His paintings point to the promise that we, too, can find revelation wherever we happen to live.
In the decades since my visit to the Musée d’Orsay, I try to see Impressionist paintings wherever I can. It’s a special comfort in winter, when gray days make the vivid colors of Impressionist masters a wonder to warm my hands around.
My most recent odyssey last month took me to Baton Rouge’s LSU Museum of Art, which is hosting “In a New Light,” a survey of American Impressionism, through March 23. A young staffer at the admissions desk welcomed us with a smile, though he added an obligatory request that visitors not touch the paintings.
Entering the gallery, I could see why patrons might be tempted to run their hands across the pictures.
Impressionists tend to be lavish with paint, the strokes so thick that they rise from the canvas as if extending a hand. That was especially true of the brush work in Charles Ebert’s “Autumn Landscape,” where rich dollops of rusty fall colors look almost braided, like ropes of carpet.
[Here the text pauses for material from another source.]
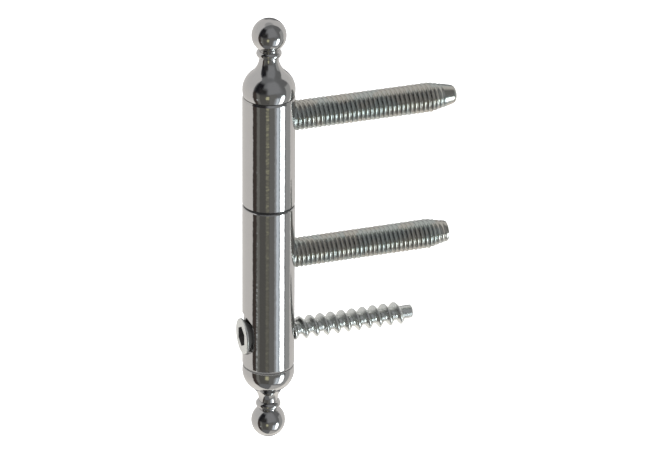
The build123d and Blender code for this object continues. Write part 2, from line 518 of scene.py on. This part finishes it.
def plate_painted_shade(tree, place):
    """Socket of the painted shade, 1 in the screw's slot and the upper finial's seat, and less at the
    lower seat.
    """
    x, y, z = node(tree, "ShaderNodeSeparateXYZ", {0: place}).outputs
    radius = distance(tree, maths(tree, "SUBTRACT", x, BARREL_X), y)
    slot = within(tree, band(tree, z, *SLOT), radius, SLOT_RADII)
    upper_seat = span_from(tree, z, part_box("leaf_barrel")[1].z, UPPER_SEAT)
    upper_seat = within(tree, upper_seat, radius, UPPER_SEAT_RADII)
    lower_seat = span_from(tree, z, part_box("frame_barrel")[0].z, LOWER_SEAT)
    lower_seat = maths(tree, "MULTIPLY", lower_seat, LOWER_SEAT_PAINTED_SHADE)
    return maths(tree, "MAXIMUM", maths(tree, "MAXIMUM", slot, lower_seat), upper_seat)


class HINGE_OT_screw(bpy.types.Operator):
    """Gives the anchor screw its satin zinc"""

    bl_idname = "hinge.screw"
    bl_label = "Anchor screw"

    def execute(self, context):
        colours = context.scene.hinge_finish
        material, tree, shader, place = blank_material("screw_zinc")
        tint = shaded(tree, noise(tree, place, 4 * MM), colours.screw_zinc, 0.94, 1.05)
        grain = noise(tree, place, 0.6 * MM)
        # painted shade in the screw's hexagon and under its head, down into the barrel
        paint_shade(tree, shader, screw_painted_shade(tree, place), tint, spread(tree, grain, 0.26, 0.34))
        tree.links.new(relief(tree, grain, 0.004 * MM), shader.inputs["Normal"])
        dress("anchor_screw", material)
        return {"FINISHED"}


def screw_painted_shade(tree, place):
    """Socket of the painted shade, 1 in the screw's hexagon, and lower from the head's underside into
    the barrel.
    """
    x, y, z = node(tree, "ShaderNodeSeparateXYZ", {0: place}).outputs
    face_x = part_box("anchor_screw")[0].x
    shank = band(tree, x, face_x + SHANK_FROM_FACE, SHANK_END_X, SHANK_SOFT)
    shank = maths(tree, "MULTIPLY", shank, ramped(tree, z, *SHANK_Z, *SHANK_PAINTED_SHADE))
    off_axis = distance(tree, y, maths(tree, "SUBTRACT", z, SCREW_Z))
    hexagon = within(tree, span_from(tree, x, face_x, HEXAGON), off_axis, HEXAGON_RADII)
    return maths(tree, "MAXIMUM", shank, hexagon)


class HINGE_OT_bearing(bpy.types.Operator):
    """Finishes the black bush and the steel pin"""

    bl_idname = "hinge.bearing"
    bl_label = "Bush and pin"

    def execute(self, context):
        colours = context.scene.hinge_finish
        material, tree, shader, place = blank_material("bush_black")
        grain = noise(tree, place, 0.25 * MM, detail=3.0, roughness=0.6)
        tree.links.new(shaded(tree, grain, colours.bush, 0.8, 1.3), shader.inputs["Base Color"])
        tree.links.new(spread(tree, grain, 0.45, 0.62), shader.inputs["Roughness"])
        tree.links.new(relief(tree, grain, 0.008 * MM), shader.inputs["Normal"])
        dress("bearing_bush", material)
        material, tree, shader, place = blank_material("pin_steel_ground")
        rings = noise(tree, place, 0.3 * MM, detail=3.0, roughness=0.6, stretch=(20.0, 20.0, 0.5))
        tree.links.new(mixed(tree, rings, *PIN_SHADES), shader.inputs["Base Color"])
        tree.links.new(spread(tree, rings, 0.16, 0.3), shader.inputs["Roughness"])
        tree.links.new(relief(tree, rings, 0.004 * MM), shader.inputs["Normal"])
        shader.inputs["Metallic"].default_value = 1.0
        dress("pivot_pin", material)
        return {"FINISHED"}


# Studio. The metal mirrors a paper that changes with elevation, and patches of a room laid over it.
# Azimuth counts from the camera's side to its right and elevation from the horizon, both in degrees

PAPER = (  # elevation and the colour there, from below to above
    (-62, (1.06, 1.02, 0.96)),
    (-20, (0.79, 0.765, 0.74)),
    (30, (0.70, 0.69, 0.68)),
)
SURROUND = (  # azimuth from, to and softness, elevation from, to and softness, colour
    (-200, 200, 4, 66, 100, 14, (0.45, 0.45, 0.45)),  # the ceiling, all round
    (-72, 107, 4, -100, 100, 8, (0.20, 0.205, 0.21)),  # the dim room in front of the paper
    (-12, 58, 26, 4, 66, 18, (0.30, 0.305, 0.315)),  # a paler stretch of its wall
    (64, 106, 16, 6, 60, 16, (0.18, 0.183, 0.185)),  # and a dimmer one on the right
    (-72, 35, 4, -50, 0, 10, (0.125, 0.122, 0.113)),  # its darker lower part
    (4, 35, 6, -50, 0, 10, (0.20, 0.198, 0.19)),  # which is less dark beside the window
    (-71, -54, 1.5, -60, 10, 8, (0.072, 0.058, 0.051)),  # a brown edge on the left
    (-51, -39, 2.5, -45, 5, 6, (0.22, 0.217, 0.20)),  # a pale strip beside it
    (-55, -48, 2, -30.5, -27.3, 3, (0.74, 0.78, 0.78)),  # and a small bright gap between them
    (-66, -26, 12, 4, 56, 14, (0.015, 0.015, 0.018)),  # the black form over them
    (-44, -6, 20, 0, 30, 22, (0.035, 0.034, 0.034)),  # and its sloping side
    (-11, 2, 4, -40, -10, 6, (0.150, 0.146, 0.128)),  # a warm glow on the wall
    (-11, 2, 4, -27, -10, 6, (0.205, 0.20, 0.165)),  # its stronger upper part
    (-11, 2, 7, -23, -8, 5, (0.66, 0.64, 0.42)),  # and the small yellowish lamp that gives it
    (80, 107, 4, -60, 20, 8, (0.43, 0.435, 0.43)),  # the grey side wall
    (20, 107, 10, -95, -58, 12, (0.62, 0.61, 0.59)),  # the table's edge under it
    (27, 36, 5, -50, -18, 6, (0.40, 0.41, 0.425)),  # the window's margin
    (35, 75, 4, -50, -18, 7, (0.85, 0.93, 1.0)),  # its panes
    (52, 74.5, 3, -50, -18, 7, (2.0, 2.03, 2.06)),  # the brighter one of them
    (57, 69, 4, -38, -14, 9, (10.0, 11.2, 11.4)),  # the sky in it
    (46, 50, 1.2, -46, -16, 3, (0.40, 0.45, 0.49)),  # and the bar beside it
    (162, 200, 6, -60, 30, 16, (0.22, 0.22, 0.225)),  # a dim opening behind, in two halves
    (-200, -168, 6, -60, 30, 16, (0.22, 0.22, 0.225)),
)
SOFT_SURROUND = 0.75  # brightness of the even surround that lights what isn't glossy
FLOOR_RADIUS = 2.5
FLOOR_SIDES = 96
FLOOR_COLOUR = (0.88, 0.88, 0.88, 1)
FLOOR_GLOW = 0.62  # added for the camera, so that the floor shows white and only its shadow is seen
LAMPS = (  # name, place, width and share of the lamp power
    ("key_lamp", (-0.5, -0.6, 0.9), 0.7, 1.0),
    ("fill_lamp", (0.8, -0.3, 0.5), 0.6, 0.4),
)
WHITE = (1, 1, 1, 1)
LENS = 263.55  # millimetres, with a sensor 36 mm wide
CAMERA_AIM = (7.09 * MM, -4.96 * MM, 9.33 * MM)  # point at the middle of the picture
CAMERA_ROLL = math.radians(0.454)  # turn about the line of sight
CAMERA_SEES = (0.05, 50.0)  # nearest and farthest distance


def studio_world(azimuth):
    """World that is white to the camera, pale to soft surfaces, and a patterned room to metal.

    Each patch of the room is a box in azimuth and elevation with smooth edges, laid over those before.
    """
    world = bpy.data.worlds.new("studio")
    bpy.context.scene.world = world
    world.use_nodes = True
    tree = world.node_tree
    tree.nodes.clear()
    toward = tree.nodes.new("ShaderNodeTexCoord").outputs["Generated"]
    upward = node(tree, "ShaderNodeSeparateXYZ", {0: toward}).outputs[2]
    to_right = (math.cos(azimuth), math.sin(azimuth), 0.0)
    to_camera = (math.sin(azimuth), -math.cos(azimuth), 0.0)
    sides = [
        node(tree, "ShaderNodeVectorMath", {0: toward, 1: axis}, operation="DOT_PRODUCT").outputs[1]
        for axis in (to_right, to_camera)
    ]
    turn = maths(tree, "MULTIPLY", maths(tree, "ARCTAN2", *sides), math.degrees(1))
    rise = maths(tree, "MULTIPLY", maths(tree, "ARCSINE", upward), math.degrees(1))
    colour = PAPER[0][1]
    for (low, _), (high, above) in zip(PAPER, PAPER[1:]):
        colour = mixed(tree, ramped(tree, rise, low, high), colour, above)
    for az0, az1, az_soft, el0, el1, el_soft, patch in SURROUND:
        beside = band(tree, turn, az0, az1, az_soft)
        over = ramped(tree, rise, el0 - el_soft / 2, el0 + el_soft / 2)
        under = ramped(tree, rise, el1 - el_soft / 2, el1 + el_soft / 2, 1.0, 0.0)
        factor = maths(tree, "MULTIPLY", maths(tree, "MULTIPLY", beside, over), under)
        colour = mixed(tree, factor, colour, patch)
    path = tree.nodes.new("ShaderNodeLightPath").outputs
    room = node(tree, "ShaderNodeBackground", {"Color": colour, "Strength": 1.0}).outputs[0]
    pale = node(tree, "ShaderNodeBackground", {"Color": WHITE, "Strength": SOFT_SURROUND}).outputs[0]
    white = node(tree, "ShaderNodeBackground", {"Color": WHITE, "Strength": 1.0}).outputs[0]
    shown = node(tree, "ShaderNodeMixShader", {0: path["Is Glossy Ray"], 1: pale, 2: room}).outputs[0]
    seen_through = maths(tree, "MAXIMUM", path["Is Camera Ray"], path["Is Transmission Ray"])
    shown = node(tree, "ShaderNodeMixShader", {0: seen_through, 1: shown, 2: white}).outputs[0]
    node(tree, "ShaderNodeOutputWorld", {"Surface": shown})


def pale_floor(height):
    """Large pale disc that keeps the object's shadow, and that is clear to metal and from below."""
    ring = np.linspace(0, 2 * math.pi, FLOOR_SIDES, endpoint=False)
    level = np.full(FLOOR_SIDES, height)
    points = np.stack([FLOOR_RADIUS * np.cos(ring), FLOOR_RADIUS * np.sin(ring), level], axis=-1)
    mesh = bpy.data.meshes.new("floor")
    mesh.from_pydata(points, [], [list(range(FLOOR_SIDES))])
    floor = bpy.data.objects.new("floor", mesh)
    bpy.context.scene.collection.objects.link(floor)
    material = bpy.data.materials.new("floor_paper")
    material.use_nodes = True
    tree = material.node_tree
    tree.nodes.clear()
    path = tree.nodes.new("ShaderNodeLightPath").outputs
    paper = node(tree, "ShaderNodeBsdfDiffuse", {"Color": FLOOR_COLOUR}).outputs[0]
    glow = node(tree, "ShaderNodeEmission", {"Color": WHITE, "Strength": FLOOR_GLOW}).outputs[0]
    lit = node(tree, "ShaderNodeAddShader", {0: paper, 1: glow}).outputs[0]
    clear = node(tree, "ShaderNodeBsdfTransparent").outputs[0]
    shown = node(tree, "ShaderNodeMixShader", {0: path["Is Camera Ray"], 1: paper, 2: lit}).outputs[0]
    underside = tree.nodes.new("ShaderNodeNewGeometry").outputs["Backfacing"]
    open_to = maths(tree, "MAXIMUM", path["Is Glossy Ray"], underside)
    shown = node(tree, "ShaderNodeMixShader", {0: open_to, 1: shown, 2: clear}).outputs[0]
    node(tree, "ShaderNodeOutputMaterial", {"Surface": shown})
    mesh.materials.append(material)


def soft_lamp(name, place, width, power):
    """Square area lamp aimed at the origin, which lights soft surfaces and isn't mirrored by metal."""
    data = bpy.data.lights.new(name, "AREA")
    data.size = width
    data.energy = power
    lamp = bpy.data.objects.new(name, data)
    bpy.context.scene.collection.objects.link(lamp)
    lamp.location = place
    lamp.rotation_mode = "QUATERNION"
    lamp.rotation_quaternion = (-Vector(place)).to_track_quat("-Z", "Y")
    lamp.visible_glossy = False


def photo_camera(settings):
    """Camera that stands where the photograph was taken from."""
    data = bpy.data.cameras.new("camera")
    data.sensor_width = 36.0
    data.lens = LENS
    data.clip_start, data.clip_end = CAMERA_SEES
    camera = bpy.data.objects.new("camera", data)
    bpy.context.scene.collection.objects.link(camera)
    a, e = settings.azimuth, settings.elevation
    back = Vector((math.sin(a) * math.cos(e), -math.cos(a) * math.cos(e), math.sin(e)))
    camera.location = Vector(CAMERA_AIM) + settings.distance * back
    camera.rotation_mode = "QUATERNION"
    facing = (-back).to_track_quat("-Z", "Y")
    camera.rotation_quaternion = facing @ Matrix.Rotation(CAMERA_ROLL, 3, "Z").to_quaternion()
    bpy.context.scene.camera = camera


class HINGE_OT_studio(bpy.types.Operator):
    """Sets up the floor, the room that the metal mirrors, the lamps and the camera"""

    bl_idname = "hinge.studio"
    bl_label = "Studio"

    def execute(self, context):
        settings = context.scene.hinge_studio
        context.scene.view_settings.view_transform = "Standard"
        studio_world(settings.azimuth)
        pale_floor(CAD_BOX[0].z - settings.floor_drop)
        for name, place, width, share in LAMPS:
            soft_lamp(name, place, width, share * settings.lamp_power)
        photo_camera(settings)
        return {"FINISHED"}


class HINGE_PT_sidebar(bpy.types.Panel):
    """Sidebar panel that lists the hinge's operators and settings"""

    bl_label = "Screw-on hinge"
    bl_idname = "HINGE_PT_sidebar"
    bl_space_type = "VIEW_3D"
    bl_region_type = "UI"
    bl_category = "Hinge"

    def draw(self, context):
        for name in STEPS:
            self.layout.operator(f"hinge.{name}")
        for group in GROUPS:
            settings = getattr(context.scene, group)
            for prop in settings.__annotations__:
                self.layout.prop(settings, prop)


STEPS = ("pegs", "plate", "screw", "bearing", "studio")
GROUPS = {"hinge_thread": ThreadSizes, "hinge_finish": FinishColours, "hinge_studio": StudioSettings}
CLASSES = (
    *GROUPS.values(),
    HINGE_OT_pegs,
    HINGE_OT_plate,
    HINGE_OT_screw,
    HINGE_OT_bearing,
    HINGE_OT_studio,
    HINGE_PT_sidebar,
)


def register():
    for cls in CLASSES:
        bpy.utils.register_class(cls)
    for name, group in GROUPS.items():
        setattr(bpy.types.Scene, name, PointerProperty(type=group))


def unregister():
    for name in GROUPS:
        delattr(bpy.types.Scene, name)
    for cls in reversed(CLASSES):
        bpy.utils.unregister_class(cls)


def main():
    register()
    for name in STEPS:
        getattr(bpy.ops.hinge, name)()


if __name__ == "__main__":
    main()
One of my favorite paintings in the exhibition is “Old House, East Hampton,” a 1917 oil on linen by Childe Hassam. The sprawling old home in the painting is radiant purple, looking at first glance like a Carnival float with its gaudy hues.
But we assume the house isn’t really purple; it’s the quality of light, perhaps at dusk, that yields the strange effect. I had almost walked away before I noticed another memorable feature of Hassam’s “Old House.”
Look closely, and you’ll see the tiny head of a woman peering from a bottom front window. She wears what appears to be a white bonnet — already a quaint fashion choice, one gathers, when Hassam stood at his easel. She seems cozy inside as just beyond her door, a more daring future blooms.
What’s ahead is the 20th century, in all its messy splendor.